Bu ahirki ihtimali kuvvetlendiren bir vakıa şudur ki: Isparta’nın Barla nahiyesinde “Muş” veya “Muj” Camii bulunduğu Barla’yı görenlerin ma’lumudur. Bu “Muş” veya “Muj” Camii, Barla gibi şarktan o zamanın şartlarına göre çok uzak bir nahiyede bulunması, şu üçüncü ihtimaldeki kanaati kuvvetlendirir gibi geliyor akla. Yani şöyle mümkün olabilir ki; Muş civarından vaktiyle oraya hicretle gitmiş ve yerleşmiş, belki orada Cami yaptırmış ba’zı şarklı kabilelerin; bir zaman sonra yurtlarına avdet ettiklerine veyahut orada kalıp zamanla Türkleştiklerine işaret olabilir. Eğer Barla’daki mezkûr camiîn ismi “Muj” olursa, bu ihtimali daha da kuvvetlendirir. Çünki ”Muj” Kürtçe de kuru üzüm demektir.
İşte Bediüzzaman, ferid i deverân, nâdire i cihan olan zâtın nesebi hakkında yapılan şu umumî tahlil, tahmin ederim; kâfî ölçüde neticeyi gösterir mahiyettedir.
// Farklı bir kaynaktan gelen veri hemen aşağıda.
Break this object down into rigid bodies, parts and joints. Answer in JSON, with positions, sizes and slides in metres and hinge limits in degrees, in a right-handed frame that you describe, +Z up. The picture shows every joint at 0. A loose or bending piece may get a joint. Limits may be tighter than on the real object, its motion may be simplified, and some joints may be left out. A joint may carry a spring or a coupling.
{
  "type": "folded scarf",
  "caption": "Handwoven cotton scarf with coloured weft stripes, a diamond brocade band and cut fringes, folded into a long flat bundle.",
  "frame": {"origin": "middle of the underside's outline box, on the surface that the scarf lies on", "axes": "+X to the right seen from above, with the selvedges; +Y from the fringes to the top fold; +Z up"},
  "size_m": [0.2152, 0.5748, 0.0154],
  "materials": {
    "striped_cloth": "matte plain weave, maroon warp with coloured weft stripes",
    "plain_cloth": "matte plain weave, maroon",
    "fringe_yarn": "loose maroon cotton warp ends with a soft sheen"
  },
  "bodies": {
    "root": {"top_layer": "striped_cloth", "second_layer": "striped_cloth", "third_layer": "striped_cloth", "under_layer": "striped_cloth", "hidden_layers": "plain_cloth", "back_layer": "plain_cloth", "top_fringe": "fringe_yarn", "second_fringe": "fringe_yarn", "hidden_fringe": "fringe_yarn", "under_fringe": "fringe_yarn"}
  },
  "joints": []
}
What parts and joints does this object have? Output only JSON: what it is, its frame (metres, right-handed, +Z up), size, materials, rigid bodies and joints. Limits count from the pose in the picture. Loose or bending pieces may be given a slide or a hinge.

Asilzâdelik, necâbet ve hanedânlığın mecrasından saptırıldığı ve su i isti’mallere alet edildiği bu asırda, Cenâb ı Hakk kudret ve azametini göstermek için, hiç de ümid ve tahmin edilmiyen, namsız, nişanesiz bir aileden böyle hidayet nûrlarını saçan bir zâtı halk edip, ümmete mürşid ve rehber yapmak için, irade ve meşieti böyle taalluk, etmiştir.
Bu münasebetle, Bediüzzaman Hazretleri “Birinci şua” namındaki işarat ı Kur’âniye Risalesi’ni te’lif edip, sırf Kur’ân’ın i’cazı’nı ve kudsî işaretlerini izhar etmek niyyetiyle neşrettikten sonra; şark’ın meşhur sâdat hanedanına mensub ihtiyar hoca ve şeyh bir zât, bir taraftan Halk Partililerin iğfalâtına kapılarak, bir tarafdan da Bediüzzaman Hazretleri’nin böyle pek büyük bir mazhariyete nailiyetini ve onun hakkında Allah’ın hususî ihsan ve kudretinin bu kabil bir tezahürünü aklına sığdıramayarak; Risale i Nûr müellifinin, Kur’ânın âyetlerinin işaretlerine medar olabilecek pek azîm Kur’ânî bir hizmette istihdamını istib’ad edip yetiştiği ailesini, hatta milliyetini ve cinsiyyetini diline dolayarak, cami’lerde Üstâd’ın mübarek ismini ve şahsını zikrederek, pek acîb gıybetlere girişdiği bir hengâmede: Bediüzzaman Hazretleri ona cevaben yazdığı bir mektubunda şöyle diyor: “... Amma benim gibi ehemmiyetsiz bir adamın elinde böyle ehemmiyetli bir eserin zuhûr etmesini istiğrab ve istib’ad edip i’tiraz eden zât, eğer buğday tanesi kadar bir çam çekirdeğinden dağ gibi çam ağacını halk etmek, azamet ve kudret i İlâhiyye’ye delil olduğunu düşünse, elbette bizim gibi acz i mutlak ve fakr ı mutlakda ve böyle ihtiyac ı şedid zamanında böyle bir eserin zuhûru rahmet i İlâhiyye’ye bir delildir demeğe mecbur olur...”
Yine bu ma’na ve hakikatin izharı sadedinde, 1952 yılı başında Üniversiteli Nûr talebeleri tarafından Üstâd’ın hayatında geçen harikaları toplayarak “Tarihçe i Hayat” namiyle bir eser neşredildiği zaman, Üstâd Hazretleri o münasebetle kaleme almış olduğu uzunca bir tahlili vardır. Emirdağ, Sh. 72’dedir. Arzu eden ona da bakabilir.